E’ ormai accertato che le attuali popolazioni asiatiche ed europee (africane escluse) hanno ereditato una piccola parte di DNA dei Neanderthal. Questi geni influenzano, oltre alle caratteristiche della pelle e dei capelli, anche alcune malattie: diabete di tipo 2, malattia di Crohn, lupus, cirrosi biliare e perfino la tendenza al fumo.
Di geni neanderthaliani sono poveri, invece, le regioni del cromosoma X e i tessuti testicolari.
La ricerca, condotta dai genetisti della Harvard Medical School (HMS) e pubblicata su Nature, suggerisce che i geni ereditati dall’Homo neanderthalensis hanno dimostrato adattabilità e disadattamento negli esseri umani moderni.
David Reich, docente di genetica alla HMS e principale autore dello studio, sottolinea che i nativi africani non presentano tracce di DNA neanderthaliano, dato che i loro antenati non avevano avuto contatti coi Neanderthal, che popolavano Asia ed Europa.
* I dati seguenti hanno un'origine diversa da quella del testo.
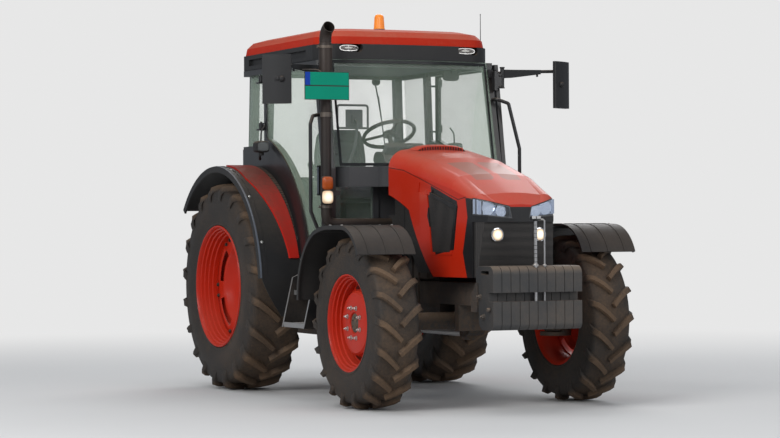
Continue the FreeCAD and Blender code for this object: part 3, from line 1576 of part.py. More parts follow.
console = side_plate([
    (a_bottom - 40, floor_z + 92), (a_bottom - 40, floor_z + 510), (a_bottom - 200, floor_z + 740),
    (a_bottom - 320, floor_z + 780), (a_bottom - 380, floor_z + 720), (a_bottom - 240, floor_z + 420),
    (a_bottom - 200, floor_z), (a_bottom - 50, floor_z),
], -170, 170, bows={2: -12, 3: -16, 4: 22})
side_console = side_plate([
    (seat_x - 200, platform_top + S.seat_gap), (seat_x + 420, platform_top + S.seat_gap),
    (seat_x + 420, seat_low + 60), (seat_x + 330, seat_low + 135), (seat_x - 200, seat_low + 135),
], -540, -300, bows={2: -10})
lean = S.steering_wheel_tilt
column_x = -sine(lean)
column_z = cosine(lean)
wheel_x = a_bottom - 470
wheel_z = floor_z + 915
foot_x = wheel_x - column_x * S.steering_column
foot_z = wheel_z - column_z * S.steering_column
column_tube = rod((foot_x, 0, foot_z), (foot_x - column_x * 120, 0, foot_z - column_z * 120), 26)
keep("dashboard", group(join(console, column_tube), side_console))

hand_wheel = Body()
grip = S.steering_wheel_grip
hand_wheel.turn(hand_wheel.sketch("XZ_Plane", [
    (S.steering_wheel_radius - grip, 0), (S.steering_wheel_radius - grip / 2, -grip * 0.9),
    (S.steering_wheel_radius + grip / 2, -grip * 0.9), (S.steering_wheel_radius + grip, 0),
    (S.steering_wheel_radius + grip / 2, grip * 0.9), (S.steering_wheel_radius - grip / 2, grip * 0.9),
]))
keep("steering_wheel", hand_wheel.item, wheel_x, 0, wheel_z, Rotation(LEFT, -float(lean)))
hub = hand_wheel.feature("Pad", hand_wheel.circle("XY_Plane", 32, -15), Length=30)
spoke = hand_wheel.feature("Pad", hand_wheel.circle("YZ_Plane", 10, 24), Length=S.steering_wheel_radius - 28)
hand_wheel.pattern([spoke], "Z_Axis", 3)
hand_wheel.feature("Pad", hand_wheel.circle("XY_Plane", 18, S.seat_gap - S.steering_column),
                   Length=S.steering_column - S.seat_gap)

# Check and write

doc.recompute()
for item in doc.Objects:
    if "Invalid" in item.State or "Error" in item.State:
        raise RuntimeError("failed object: %s (%s)" % (item.Label, item.TypeId))
os.makedirs("parts", exist_ok=True)
for label, item in parts.items():
    if item.Shape.isNull() or not item.Shape.isValid():
        raise RuntimeError("bad shape: " + label)
    item.Shape.exportStep("parts/%s.step" % label)
limits = Part.makeCompound([item.Shape for item in parts.values()]).BoundBox
print("sub-parts", len(parts))
print("size", limits.XLength, limits.YLength, limits.ZLength)
print("x", limits.XMin, limits.XMax, "z", limits.ZMin, limits.ZMax)
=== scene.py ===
"""Looks of the farm tractor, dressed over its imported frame.

Metres. X points forward, Y to the driver's left, Z up. Places along the tractor are counted from
the rear axle, as in the part's source, and at() brings them to the frame.
"""

import math
import random

import bmesh
import bpy
from mathutils import Matrix, Vector


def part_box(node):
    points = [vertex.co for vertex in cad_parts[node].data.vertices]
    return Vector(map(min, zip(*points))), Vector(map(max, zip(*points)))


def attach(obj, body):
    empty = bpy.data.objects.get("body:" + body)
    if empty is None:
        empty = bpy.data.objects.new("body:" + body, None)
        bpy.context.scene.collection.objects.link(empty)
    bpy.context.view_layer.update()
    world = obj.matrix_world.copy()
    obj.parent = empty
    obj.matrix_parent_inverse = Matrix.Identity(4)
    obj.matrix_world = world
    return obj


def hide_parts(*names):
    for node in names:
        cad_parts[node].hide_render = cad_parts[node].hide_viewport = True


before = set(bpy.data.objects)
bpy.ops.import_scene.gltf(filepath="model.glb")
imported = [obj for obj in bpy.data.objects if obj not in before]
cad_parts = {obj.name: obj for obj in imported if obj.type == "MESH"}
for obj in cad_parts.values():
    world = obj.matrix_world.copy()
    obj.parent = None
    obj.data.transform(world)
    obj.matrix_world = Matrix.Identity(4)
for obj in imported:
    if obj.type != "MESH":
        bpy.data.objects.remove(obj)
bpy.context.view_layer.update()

SIDES = (("right", -1), ("left", 1))
UP = (0, 0, 1)


def middle(node):
    low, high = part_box(node)
    return (low + high) / 2


rear_axle = middle("tyre_rear_right").x
front_axle = middle("tyre_front_right").x
wheelbase = front_axle - rear_axle


def at(x, y, z):
    """A point in the frame from its distance ahead of the rear axle."""
    return Vector((rear_axle + x, y, z))


# Finishes

class Field:
    """A shader value or colour that takes part in sums."""

    def __init__(self, finish, socket):
        self.finish = finish
        self.socket = socket

    def sum(self, operation, *terms):
        return self.finish.add("ShaderNodeMath", {"operation": operation}, dict(enumerate(terms)))

    def __add__(self, other):
        return self.sum("ADD", self, other)

    def __radd__(self, other):
        return self.sum("ADD", other, self)

    def __sub__(self, other):
        return self.sum("SUBTRACT", self, other)

    def __rsub__(self, other):
        return self.sum("SUBTRACT", other, self)

    def __mul__(self, other):
        return self.sum("MULTIPLY", self, other)

    def __rmul__(self, other):
        return self.sum("MULTIPLY", other, self)

    def __truediv__(self, other):
        return self.sum("DIVIDE", self, other)

    def over(self, low, high):
        """0 below low, 1 above high, and a smooth step between."""
        return self.finish.add("ShaderNodeMapRange", {"interpolation_type": "SMOOTHSTEP"},
                               {"Value": self, "From Min": low, "From Max": high})

    def clamped(self):
        return self.finish.add("ShaderNodeClamp", {}, {"Value": self})


class Finish:
    """A material in the making, whose nodes all come from add()."""

    def __init__(self, name):
        self.material = bpy.data.materials.new(name)
        self.material.use_nodes = True
        self.tree = self.material.node_tree
        self.shader = self.tree.nodes["Principled BSDF"]
        self.place = self.add("ShaderNodeTexCoord", {}, {}, "Object")
        self.normal = self.add("ShaderNodeTexCoord", {}, {}, "Normal")

    def add(self, kind, settings, inputs, output=0):
        node = self.tree.nodes.new(kind)
        for name, value in settings.items():
            setattr(node, name, value)
        for name, value in inputs.items():
            self.feed(node.inputs[name], value)
        return Field(self, node.outputs[output])

    def feed(self, socket, value):
        if isinstance(value, Field):
            self.tree.links.new(value.socket, socket)
        elif isinstance(value, (tuple, list)) and socket.type == "RGBA":
            socket.default_value = (*value[:3], 1)
        else:
            socket.default_value = value

    def set(self, **values):
        """Feeds the surface shader: base_color becomes Base Color."""
        for name, value in values.items():
            self.feed(self.shader.inputs[name.replace("_", " ").title().replace("Ior", "IOR")], value)

    def noise(self, scale, detail=3, rough=0.55, place=None):
        return self.add("ShaderNodeTexNoise", {}, {
            "Vector": place or self.place, "Scale": scale, "Detail": detail, "Roughness": rough})

    def mix(self, share, low, high):
        return self.add("ShaderNodeMix", {"data_type": "RGBA"}, {0: share, 6: low, 7: high}, 2)

    def part(self, vector, axis):
        return self.add("ShaderNodeSeparateXYZ", {}, {0: vector}, axis)

    def off_middle(self):
        """How far a place is from the tractor's middle plane."""
        return self.add("ShaderNodeMath", {"operation": "ABSOLUTE"}, {0: self.part(self.place, "Y")})

    def wave(self, scale, distortion, direction="Y", place=None, detail=2):
        """Soft bands that follow one another along a direction."""
        return self.add("ShaderNodeTexWave", {"bands_direction": direction}, {
            "Vector": place or self.place, "Scale": scale, "Distortion": distortion, "Detail": detail})

    def holes(self):
        """1 in the round holes of a perforated sheet, 0 between them."""
        cells = self.add("ShaderNodeTexVoronoi", {"feature": "F1"}, {
            "Vector": self.place, "Scale": 110, "Randomness": 0.0}, "Distance")
        return 1 - cells.over(0.30, 0.42)

    def slant(self, blend):
        """0 where the surface is seen square on, 1 where it is seen edge on."""
        return self.add("ShaderNodeLayerWeight", {}, {"Blend": blend}, "Fresnel")

    def bump(self, height, depth, under=None):
        """A relief, its depth in metres."""
        inputs = {"Height": height, "Distance": depth, "Strength": 1.0}
        if under:
            inputs["Normal"] = under
        return self.add("ShaderNodeBump", {}, inputs)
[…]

Reich e colleghi, tra cui Svante Paabo, dell’Istituto Max Planck di Antropologia evolutiva di Lipsia, hanno analizzato varianti genetiche in 846 individui di origine non-africana, 176 provenienti dall’Africa sub-sahariana e un uomo di Neanderthal di 50mila anni fa, il cui genoma era stato studiato nel 2013.
I ricercatori hanno verificato che, se la variante di un gene Neanderthal appariva in alcuni non-africani, non se ne trovava tuttavia traccia negli africani sub-sahariani.
Fermo restando questo punto, si è scoperto che alcune aree del genoma umano moderno non-africano erano ricche di DNA neanderthaliano, probabilmente – si ipotizza – utilizzato per la sopravvivenza umana, mentre altre aree risultavano quasi prive di geni Neanderthal rispetto alla media (che è del 4 per cento).
“Pensiamo che le mutazioni Neanderthal fossero dannose per gli antenati dei non-africani e siano state quindi rimosse dalla selezione naturale”, dice Sriram Sankaraman, ricercatore della HMS.
Gli scienziati ipotizzano che le aree del nostro genoma a ridotta presenza di geni Neanderthal siano sostanzialmente due: le regioni del cromosoma X e la linea germinale maschile (testicoli).
Questo modello è correlabile al fenomeno noto, in campo animale, come ‘ibridazione sterile’, quando la progenie di un maschio di una sottospecie e una femmina di un’altra hanno fertilità bassissima o nulla.
“Questo fa pensare che al momento dell’incontro e dell’ibridazione fra Sapiens e Neanderthal, le due specie fossero al limite della incompatibilità biologica”, afferma Reich.
Le popolazioni umane attuali, separate da periodi temporali di 100mila anni (africani occidentali ed europei) risultano pienamente compatibili, con nessuna evidenza di infertilità maschile.
Al contrario, antiche popolazioni umane e Neanderthal tra cui, almeno apparentemente, avvenne l’ibridazione, tendevano all’incompatibilità dopo ‘soltanto’ 500mila anni di separazione evolutiva.
Il team ha anche verificato come i geni Neanderthal rimasti nei genomi umani attuali provochi la formazione di cheratina e il rischio di malattie.
“L’ascendenza Neanderthal è incisiva nei geni che influenzano i filamenti di cheratina, proteina fibrosa che conferisce robustezza a pelle, capelli, unghie e può tornare utile in ambienti freddi, fornendo un maggiore isolamento”, dice Reich. “I Neanderthal erano già adattati all’ambiente non-africano e trasmisero questo vantaggio genetico ai Sapiens”.
Lo studio ha dimostrato che nove varianti genetiche umane associate a tratti specifici provengono dai Neanderthal; varianti riguardanti malattie legate alla funzione immunitaria e perfino comportamentali, come la capacità di smettere di fumare.
E ci si aspetta di trovarne ancora.
Con un test studiato in Gran Bretagna, si cerca di rilevare circa 100mila mutazioni di origine neanderthaliana scoperte nelle popolazioni europee, analizzando i dati eugenetici di circa mezzo milione di cittadini britannici.
Il passo successivo prevede uno studio delle sequenze del genoma di individui provenienti da Papua, Nuova Guinea, per costruire un database di varianti genetiche che dovrebbero essere comparate con gli uomini di Denisova, la terza popolazione umana antica che ha lasciato gran parte delle sue tracce in Oceania, ma pochissime sul continente eurasiatico.